>> begin Dataset extract

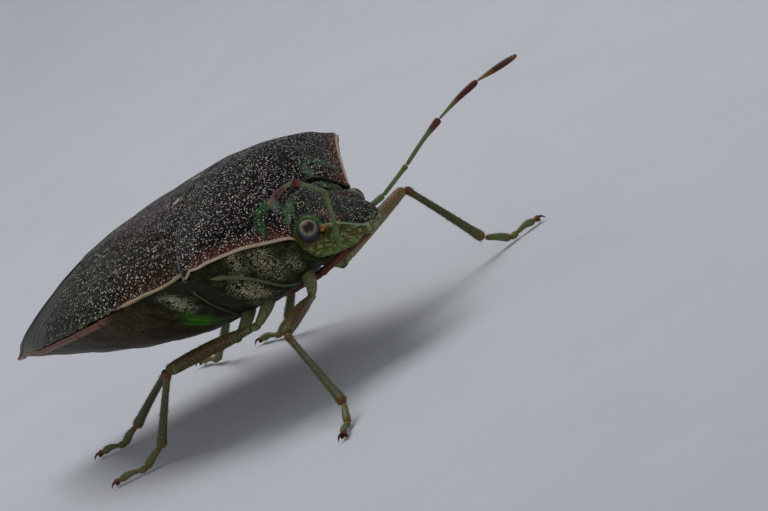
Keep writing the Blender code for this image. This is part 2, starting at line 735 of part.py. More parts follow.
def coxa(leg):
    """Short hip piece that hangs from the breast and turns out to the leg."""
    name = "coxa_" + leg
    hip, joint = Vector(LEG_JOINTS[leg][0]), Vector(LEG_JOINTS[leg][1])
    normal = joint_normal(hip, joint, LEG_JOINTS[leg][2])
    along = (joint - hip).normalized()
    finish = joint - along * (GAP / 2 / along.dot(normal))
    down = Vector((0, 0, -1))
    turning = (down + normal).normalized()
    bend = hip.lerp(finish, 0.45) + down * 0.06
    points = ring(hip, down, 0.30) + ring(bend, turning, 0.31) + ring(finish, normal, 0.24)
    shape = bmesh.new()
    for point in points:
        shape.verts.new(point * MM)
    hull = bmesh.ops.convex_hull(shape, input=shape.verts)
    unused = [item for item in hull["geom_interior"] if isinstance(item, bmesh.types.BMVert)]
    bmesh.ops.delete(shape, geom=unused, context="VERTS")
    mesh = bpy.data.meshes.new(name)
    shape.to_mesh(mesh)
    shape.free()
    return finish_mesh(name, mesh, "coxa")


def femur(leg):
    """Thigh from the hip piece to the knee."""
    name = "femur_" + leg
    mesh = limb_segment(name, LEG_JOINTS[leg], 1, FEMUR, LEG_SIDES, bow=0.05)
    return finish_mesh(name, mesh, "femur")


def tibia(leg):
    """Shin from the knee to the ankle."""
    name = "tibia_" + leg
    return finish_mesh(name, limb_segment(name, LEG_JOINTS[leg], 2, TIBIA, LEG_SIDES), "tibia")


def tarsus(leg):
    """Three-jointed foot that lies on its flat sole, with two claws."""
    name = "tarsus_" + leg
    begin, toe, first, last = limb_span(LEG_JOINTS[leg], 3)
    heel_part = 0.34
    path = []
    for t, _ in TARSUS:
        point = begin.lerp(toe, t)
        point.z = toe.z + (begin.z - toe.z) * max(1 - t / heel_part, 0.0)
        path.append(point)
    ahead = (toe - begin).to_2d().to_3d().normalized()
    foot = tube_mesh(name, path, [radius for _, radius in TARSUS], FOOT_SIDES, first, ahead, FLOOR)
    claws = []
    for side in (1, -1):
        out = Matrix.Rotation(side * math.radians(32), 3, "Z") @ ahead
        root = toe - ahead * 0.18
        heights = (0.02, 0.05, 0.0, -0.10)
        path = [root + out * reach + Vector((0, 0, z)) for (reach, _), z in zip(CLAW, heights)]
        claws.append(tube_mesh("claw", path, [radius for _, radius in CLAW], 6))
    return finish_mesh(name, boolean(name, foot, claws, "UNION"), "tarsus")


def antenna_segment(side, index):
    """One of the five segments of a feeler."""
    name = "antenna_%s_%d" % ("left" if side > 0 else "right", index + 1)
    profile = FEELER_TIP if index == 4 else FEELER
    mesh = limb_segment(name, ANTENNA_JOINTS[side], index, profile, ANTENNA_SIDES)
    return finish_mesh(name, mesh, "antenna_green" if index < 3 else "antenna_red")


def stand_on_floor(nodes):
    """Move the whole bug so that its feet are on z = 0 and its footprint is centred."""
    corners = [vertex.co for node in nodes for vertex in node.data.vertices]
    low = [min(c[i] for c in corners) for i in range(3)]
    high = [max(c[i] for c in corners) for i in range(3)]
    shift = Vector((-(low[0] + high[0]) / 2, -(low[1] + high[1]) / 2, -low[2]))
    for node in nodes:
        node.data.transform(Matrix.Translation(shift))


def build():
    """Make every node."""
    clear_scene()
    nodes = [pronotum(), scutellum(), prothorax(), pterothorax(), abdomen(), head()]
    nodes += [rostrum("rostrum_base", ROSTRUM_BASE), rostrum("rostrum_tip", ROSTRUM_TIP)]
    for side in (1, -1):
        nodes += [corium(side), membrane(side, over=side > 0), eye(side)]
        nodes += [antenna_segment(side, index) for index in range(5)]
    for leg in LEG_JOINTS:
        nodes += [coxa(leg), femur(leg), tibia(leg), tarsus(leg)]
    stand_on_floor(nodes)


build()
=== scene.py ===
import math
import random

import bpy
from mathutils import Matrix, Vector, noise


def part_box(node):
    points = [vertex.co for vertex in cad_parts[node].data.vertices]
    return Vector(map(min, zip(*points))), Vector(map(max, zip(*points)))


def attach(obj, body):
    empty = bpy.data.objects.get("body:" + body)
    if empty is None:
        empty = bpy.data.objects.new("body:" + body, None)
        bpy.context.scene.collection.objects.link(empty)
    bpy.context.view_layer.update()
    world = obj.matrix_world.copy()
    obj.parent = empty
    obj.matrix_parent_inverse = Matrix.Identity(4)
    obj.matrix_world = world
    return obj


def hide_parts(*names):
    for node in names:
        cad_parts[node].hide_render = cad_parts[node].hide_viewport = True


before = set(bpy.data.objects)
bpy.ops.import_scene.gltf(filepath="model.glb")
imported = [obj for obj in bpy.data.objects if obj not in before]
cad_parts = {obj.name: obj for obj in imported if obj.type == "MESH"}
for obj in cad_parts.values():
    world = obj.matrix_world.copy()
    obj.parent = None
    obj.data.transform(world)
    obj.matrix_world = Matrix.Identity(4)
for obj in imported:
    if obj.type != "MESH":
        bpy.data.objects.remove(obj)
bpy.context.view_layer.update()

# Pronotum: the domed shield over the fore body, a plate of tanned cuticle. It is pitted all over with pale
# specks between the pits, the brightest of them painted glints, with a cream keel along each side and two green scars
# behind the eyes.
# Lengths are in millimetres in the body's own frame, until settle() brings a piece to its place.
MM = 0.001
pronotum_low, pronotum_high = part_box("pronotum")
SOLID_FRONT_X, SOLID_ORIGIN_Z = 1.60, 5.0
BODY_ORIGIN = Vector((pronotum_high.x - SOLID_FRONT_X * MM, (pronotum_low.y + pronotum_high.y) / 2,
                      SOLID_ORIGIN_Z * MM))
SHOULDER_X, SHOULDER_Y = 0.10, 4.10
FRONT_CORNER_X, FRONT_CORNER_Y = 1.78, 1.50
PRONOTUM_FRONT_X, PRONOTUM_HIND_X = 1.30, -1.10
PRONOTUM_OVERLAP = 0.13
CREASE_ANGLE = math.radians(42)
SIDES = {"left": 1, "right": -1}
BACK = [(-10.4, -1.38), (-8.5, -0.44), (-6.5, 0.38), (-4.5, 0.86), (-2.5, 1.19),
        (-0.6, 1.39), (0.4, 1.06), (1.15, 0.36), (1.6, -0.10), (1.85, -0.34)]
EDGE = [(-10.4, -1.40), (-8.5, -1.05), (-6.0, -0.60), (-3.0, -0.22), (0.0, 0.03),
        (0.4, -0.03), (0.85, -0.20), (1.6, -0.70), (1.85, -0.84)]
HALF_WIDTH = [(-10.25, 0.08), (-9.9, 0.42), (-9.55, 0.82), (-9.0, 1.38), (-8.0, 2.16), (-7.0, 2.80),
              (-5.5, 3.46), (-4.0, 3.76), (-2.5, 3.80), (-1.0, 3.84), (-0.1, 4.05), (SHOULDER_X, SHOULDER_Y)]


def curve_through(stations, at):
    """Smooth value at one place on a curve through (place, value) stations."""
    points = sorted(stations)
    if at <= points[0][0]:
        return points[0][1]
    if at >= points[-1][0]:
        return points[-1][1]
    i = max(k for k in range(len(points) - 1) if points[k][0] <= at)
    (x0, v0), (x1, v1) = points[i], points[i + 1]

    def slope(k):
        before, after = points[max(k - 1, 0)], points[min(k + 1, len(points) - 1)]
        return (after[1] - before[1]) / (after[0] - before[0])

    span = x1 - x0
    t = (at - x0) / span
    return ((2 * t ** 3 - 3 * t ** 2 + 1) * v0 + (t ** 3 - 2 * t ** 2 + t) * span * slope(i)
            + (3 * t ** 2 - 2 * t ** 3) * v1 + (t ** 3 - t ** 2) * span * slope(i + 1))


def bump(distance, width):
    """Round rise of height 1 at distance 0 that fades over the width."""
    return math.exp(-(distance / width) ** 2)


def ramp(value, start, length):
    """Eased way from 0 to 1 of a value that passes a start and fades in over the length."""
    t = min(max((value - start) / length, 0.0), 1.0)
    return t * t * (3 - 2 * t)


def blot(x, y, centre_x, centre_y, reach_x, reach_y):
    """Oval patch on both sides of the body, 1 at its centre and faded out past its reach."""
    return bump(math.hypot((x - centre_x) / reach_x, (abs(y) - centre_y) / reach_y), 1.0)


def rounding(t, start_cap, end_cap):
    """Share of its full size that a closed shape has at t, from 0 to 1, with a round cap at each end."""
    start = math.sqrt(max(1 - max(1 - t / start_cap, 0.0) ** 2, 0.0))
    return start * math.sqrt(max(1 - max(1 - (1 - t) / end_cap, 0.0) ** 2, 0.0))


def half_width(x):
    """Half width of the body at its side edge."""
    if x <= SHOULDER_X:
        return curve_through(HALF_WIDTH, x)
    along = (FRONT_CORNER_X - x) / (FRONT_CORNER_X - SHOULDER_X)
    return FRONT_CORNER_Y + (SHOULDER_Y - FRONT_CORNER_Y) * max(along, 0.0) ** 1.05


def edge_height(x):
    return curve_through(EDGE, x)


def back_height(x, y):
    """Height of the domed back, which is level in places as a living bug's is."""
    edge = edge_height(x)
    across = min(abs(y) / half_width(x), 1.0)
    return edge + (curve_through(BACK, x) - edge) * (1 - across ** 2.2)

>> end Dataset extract

* Written problem *
Starting at the line that contains "imported = [obj" and ending at the line that contains "(x0, v0), (x1, v1)", retype each line exactly; omit everything outside that range.

* The completed task *
imported = [obj for obj in bpy.data.objects if obj not in before]
cad_parts = {obj.name: obj for obj in imported if obj.type == "MESH"}
for obj in cad_parts.values():
    world = obj.matrix_world.copy()
    obj.parent = None
    obj.data.transform(world)
    obj.matrix_world = Matrix.Identity(4)
for obj in imported:
    if obj.type != "MESH":
        bpy.data.objects.remove(obj)
bpy.context.view_layer.update()

# Pronotum: the domed shield over the fore body, a plate of tanned cuticle. It is pitted all over with pale
# specks between the pits, the brightest of them painted glints, with a cream keel along each side and two green scars
# behind the eyes.
# Lengths are in millimetres in the body's own frame, until settle() brings a piece to its place.
MM = 0.001
pronotum_low, pronotum_high = part_box("pronotum")
SOLID_FRONT_X, SOLID_ORIGIN_Z = 1.60, 5.0
BODY_ORIGIN = Vector((pronotum_high.x - SOLID_FRONT_X * MM, (pronotum_low.y + pronotum_high.y) / 2,
                      SOLID_ORIGIN_Z * MM))
SHOULDER_X, SHOULDER_Y = 0.10, 4.10
FRONT_CORNER_X, FRONT_CORNER_Y = 1.78, 1.50
PRONOTUM_FRONT_X, PRONOTUM_HIND_X = 1.30, -1.10
PRONOTUM_OVERLAP = 0.13
CREASE_ANGLE = math.radians(42)
SIDES = {"left": 1, "right": -1}
BACK = [(-10.4, -1.38), (-8.5, -0.44), (-6.5, 0.38), (-4.5, 0.86), (-2.5, 1.19),
        (-0.6, 1.39), (0.4, 1.06), (1.15, 0.36), (1.6, -0.10), (1.85, -0.34)]
EDGE = [(-10.4, -1.40), (-8.5, -1.05), (-6.0, -0.60), (-3.0, -0.22), (0.0, 0.03),
        (0.4, -0.03), (0.85, -0.20), (1.6, -0.70), (1.85, -0.84)]
HALF_WIDTH = [(-10.25, 0.08), (-9.9, 0.42), (-9.55, 0.82), (-9.0, 1.38), (-8.0, 2.16), (-7.0, 2.80),
              (-5.5, 3.46), (-4.0, 3.76), (-2.5, 3.80), (-1.0, 3.84), (-0.1, 4.05), (SHOULDER_X, SHOULDER_Y)]


def curve_through(stations, at):
    """Smooth value at one place on a curve through (place, value) stations."""
    points = sorted(stations)
    if at <= points[0][0]:
        return points[0][1]
    if at >= points[-1][0]:
        return points[-1][1]
    i = max(k for k in range(len(points) - 1) if points[k][0] <= at)
    (x0, v0), (x1, v1) = points[i], points[i + 1]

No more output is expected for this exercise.